The defendant cited and relied upon as the grounds of her motions that part of V.S. 47, § 1604 that provides, 'An action before the county court shall be brought in the county in which one of the parties resides, if either resides in the state; otherwise, on motion, the writ shall abate.'

The statutes in the various jurisdictions prescribing the counties in which a defendant may be used, generally relate only to jurisdiction over the person, and confer on the defendant a privilege with regard to the place where he may be sued which may be waived by him; by appearing generally, a defendant waives such privilege and becomes subject to the jurisdiction of the court. 3 Am.Jur., Appearances, § 31, p. 802.

A general appearance by some at which goes to the merits and does not raise the question of venue when it could have been raised waives the objection that the venue was wrong, whether it be because the defendant is privileged to be sued only in the county or district of his domicile or because the action is brought in a county or district in which neither plaintiff nor defendant resides. 6 C.J.S., Appearances, § 18, p. 58, notes 75 and 78.

In Wescott v. Briere, 111 Vt. 403, 17 A.2d 244, this Court had before it for construction P.L.1492, now V.S. 47, § 1528, which provides that 'A writ of summons or attachment requiring a person to appear and answer before a court shall not be issued unless sufficient security is given to the defendant, by way of recognizance, * * *. If a writ is otherwise issued, on motion, it shall abate.' The writ was issued by a justice of the peace without a proper recognizance. The defendant appeared generally and later filed a motion to dismiss. This Court held, 111 Vt. at pages 406-407, 17 A.2d at page 246, that the last sentence of the statute above quoted took away the force of the prohibition and made the defect merely abatable matter and that the defendant having failed to insist upon the defect at the earliest opportunity, namely, on the return day of the writ, it was waived.

In Page v. Town of Newbury, 113 Vt. 336, 34 A.2d 218, the defendant entered a general appearance. The case was tried and after a verdict was returned against the defendant, he claimed that the court was without power to enter a judgment against him as the court was without jurisdiction because the action was brought in the wrong county under P.L. 1565, now V.S. 47, § 1604. There, this Court said, 113 Vt. at page 339, 34 A.2d at page 220, 'However, if, as in the present case, a suit is brought to the county court in the wrong county, in violation of such statutory provision, the error is a defect in process and in no way affects the general jurisdiction of the court over the subject-matter. Collamer v. Page and Fifield, 35 Vt. at pages 389, 390; University of Vermont v. Joslyn, 21 Vt. 52, 59; Stone v. Van Curler, 2 Vt. 115, 116. Jurisdiction and venue distinguished, 67 C.J., pp. 11 and 12. The defect in the process, being a matter of abatement, was waived by the defendant's failure to seasonably plead it.

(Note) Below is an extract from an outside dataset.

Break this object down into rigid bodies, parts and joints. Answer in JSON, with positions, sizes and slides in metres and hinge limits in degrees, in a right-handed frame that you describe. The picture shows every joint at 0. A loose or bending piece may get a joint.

Cases last cited; also Howe v. Lisbon Sav. Bank & Tr. Co., 111 Vt. 201, 207 to 213, inclusive, 14 A.2d 3.'

The foregoing cases are decisive here. The defendant entered a general appearance, filed no plea or answer so was considered as pleading a general denial to the merits. The court had jurisdiction of the subject matter. Her objection, therefore, came too late and was waived.

The defendant relies upon Cunningham v. Caldbeck, 63 Vt. 91, 20 A. 974. That case is distinguishable and does not help the defendant. There, it was claimed that neither party lived in Bennington County where the suit was brought, but that both lived in Caledonia County. This question was seasonably raised by a plea at the term to which the writ was returnable. There at page 94 of 63 Vt., at page 975 of 20 A., this Court held, citing Barrows v. McGowan, 39 Vt. 238, that although the statute said, 'if brought elsewhere the writ on motion shall abate', a mere motion to abate the writ is not sufficient, inasmuch as the non-residence of the parties did not appear on the face of the record, but could be made out only by proof dehors the process, so the plea could not be treated as a motion. See, also, In re Everett's Estate, 112 Vt. 252, 254, 23 A.2d 202, and case...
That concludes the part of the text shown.